Work to be completed
Write out exactly the lines from the line with "for (side, ahead), which" through the line with "if empty is", both ends included, and no other line.

Provided data
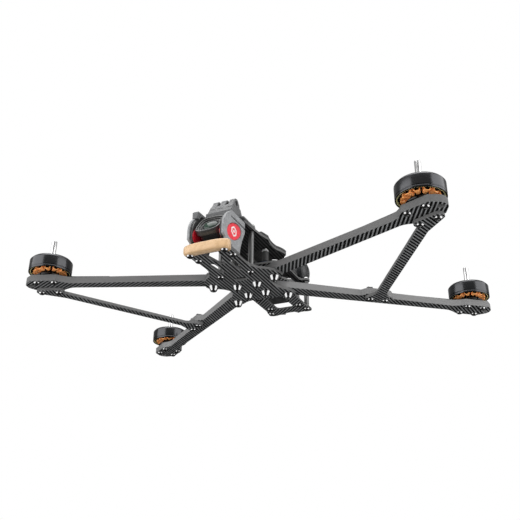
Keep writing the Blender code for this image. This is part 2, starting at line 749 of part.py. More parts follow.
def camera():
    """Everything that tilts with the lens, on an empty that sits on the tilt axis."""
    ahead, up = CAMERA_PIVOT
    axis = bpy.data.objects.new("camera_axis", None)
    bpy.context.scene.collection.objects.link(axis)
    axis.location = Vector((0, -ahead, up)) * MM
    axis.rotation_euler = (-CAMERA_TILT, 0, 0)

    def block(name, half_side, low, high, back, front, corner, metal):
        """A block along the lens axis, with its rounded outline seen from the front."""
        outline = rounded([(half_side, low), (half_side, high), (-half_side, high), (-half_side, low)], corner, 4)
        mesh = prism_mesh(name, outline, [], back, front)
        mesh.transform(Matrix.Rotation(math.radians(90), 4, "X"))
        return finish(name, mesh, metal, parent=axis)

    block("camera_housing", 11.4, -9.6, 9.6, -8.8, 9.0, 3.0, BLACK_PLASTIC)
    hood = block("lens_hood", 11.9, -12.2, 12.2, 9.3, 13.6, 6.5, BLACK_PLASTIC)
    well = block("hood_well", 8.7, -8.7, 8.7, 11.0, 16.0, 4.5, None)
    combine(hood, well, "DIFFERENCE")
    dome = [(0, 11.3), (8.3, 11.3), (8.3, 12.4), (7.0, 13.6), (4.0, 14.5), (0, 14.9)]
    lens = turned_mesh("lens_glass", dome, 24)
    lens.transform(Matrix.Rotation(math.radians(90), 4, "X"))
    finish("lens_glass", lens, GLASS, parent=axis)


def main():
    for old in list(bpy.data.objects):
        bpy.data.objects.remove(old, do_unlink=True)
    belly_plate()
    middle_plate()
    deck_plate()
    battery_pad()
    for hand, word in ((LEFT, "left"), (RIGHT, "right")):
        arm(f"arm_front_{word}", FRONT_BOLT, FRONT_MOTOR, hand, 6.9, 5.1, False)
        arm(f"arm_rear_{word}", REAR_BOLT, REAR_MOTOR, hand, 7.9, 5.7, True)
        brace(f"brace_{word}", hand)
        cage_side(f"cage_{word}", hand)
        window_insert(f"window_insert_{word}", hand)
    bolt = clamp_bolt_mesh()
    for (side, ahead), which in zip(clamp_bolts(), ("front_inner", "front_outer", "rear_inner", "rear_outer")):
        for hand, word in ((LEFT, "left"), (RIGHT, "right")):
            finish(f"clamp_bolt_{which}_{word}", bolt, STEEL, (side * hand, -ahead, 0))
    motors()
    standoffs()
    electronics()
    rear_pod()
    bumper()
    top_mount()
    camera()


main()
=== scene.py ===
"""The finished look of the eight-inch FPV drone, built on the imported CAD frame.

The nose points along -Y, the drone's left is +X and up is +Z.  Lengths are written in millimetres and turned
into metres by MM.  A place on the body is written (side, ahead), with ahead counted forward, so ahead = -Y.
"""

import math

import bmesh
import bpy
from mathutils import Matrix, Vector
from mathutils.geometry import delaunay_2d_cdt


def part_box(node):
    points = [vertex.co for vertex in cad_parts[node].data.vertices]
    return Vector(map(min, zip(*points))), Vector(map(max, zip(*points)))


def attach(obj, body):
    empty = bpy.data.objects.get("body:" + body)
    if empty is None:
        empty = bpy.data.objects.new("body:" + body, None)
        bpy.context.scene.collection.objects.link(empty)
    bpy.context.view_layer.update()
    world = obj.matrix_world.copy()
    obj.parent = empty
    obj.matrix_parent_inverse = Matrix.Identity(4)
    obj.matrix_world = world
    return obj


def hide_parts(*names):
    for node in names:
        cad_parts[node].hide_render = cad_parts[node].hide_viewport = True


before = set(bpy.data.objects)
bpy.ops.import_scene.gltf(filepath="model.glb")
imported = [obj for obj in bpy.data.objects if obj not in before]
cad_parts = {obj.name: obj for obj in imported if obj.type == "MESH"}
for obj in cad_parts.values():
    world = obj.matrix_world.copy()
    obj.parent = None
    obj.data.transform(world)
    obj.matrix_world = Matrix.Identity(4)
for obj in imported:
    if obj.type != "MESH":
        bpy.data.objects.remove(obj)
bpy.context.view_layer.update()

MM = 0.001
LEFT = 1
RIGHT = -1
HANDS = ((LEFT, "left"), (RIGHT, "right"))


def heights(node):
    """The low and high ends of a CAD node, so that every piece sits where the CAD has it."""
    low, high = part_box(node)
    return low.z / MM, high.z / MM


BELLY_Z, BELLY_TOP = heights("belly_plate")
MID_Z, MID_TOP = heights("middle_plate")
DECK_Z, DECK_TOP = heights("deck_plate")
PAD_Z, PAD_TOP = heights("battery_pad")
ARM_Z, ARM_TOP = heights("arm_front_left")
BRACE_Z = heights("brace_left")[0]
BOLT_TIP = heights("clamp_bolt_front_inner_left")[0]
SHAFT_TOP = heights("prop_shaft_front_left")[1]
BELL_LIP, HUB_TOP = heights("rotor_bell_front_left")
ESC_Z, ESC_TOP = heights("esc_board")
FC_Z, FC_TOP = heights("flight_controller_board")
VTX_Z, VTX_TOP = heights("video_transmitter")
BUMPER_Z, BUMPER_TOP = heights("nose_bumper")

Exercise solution
    for (side, ahead), which in zip(clamp_bolts(), ("front_inner", "front_outer", "rear_inner", "rear_outer")):
        for hand, word in ((LEFT, "left"), (RIGHT, "right")):
            finish(f"clamp_bolt_{which}_{word}", bolt, STEEL, (side * hand, -ahead, 0))
    motors()
    standoffs()
    electronics()
    rear_pod()
    bumper()
    top_mount()
    camera()


main()
=== scene.py ===
"""The finished look of the eight-inch FPV drone, built on the imported CAD frame.

The nose points along -Y, the drone's left is +X and up is +Z.  Lengths are written in millimetres and turned
into metres by MM.  A place on the body is written (side, ahead), with ahead counted forward, so ahead = -Y.
"""

import math

import bmesh
import bpy
from mathutils import Matrix, Vector
from mathutils.geometry import delaunay_2d_cdt


def part_box(node):
    points = [vertex.co for vertex in cad_parts[node].data.vertices]
    return Vector(map(min, zip(*points))), Vector(map(max, zip(*points)))


def attach(obj, body):
    empty = bpy.data.objects.get("body:" + body)
    if empty is None:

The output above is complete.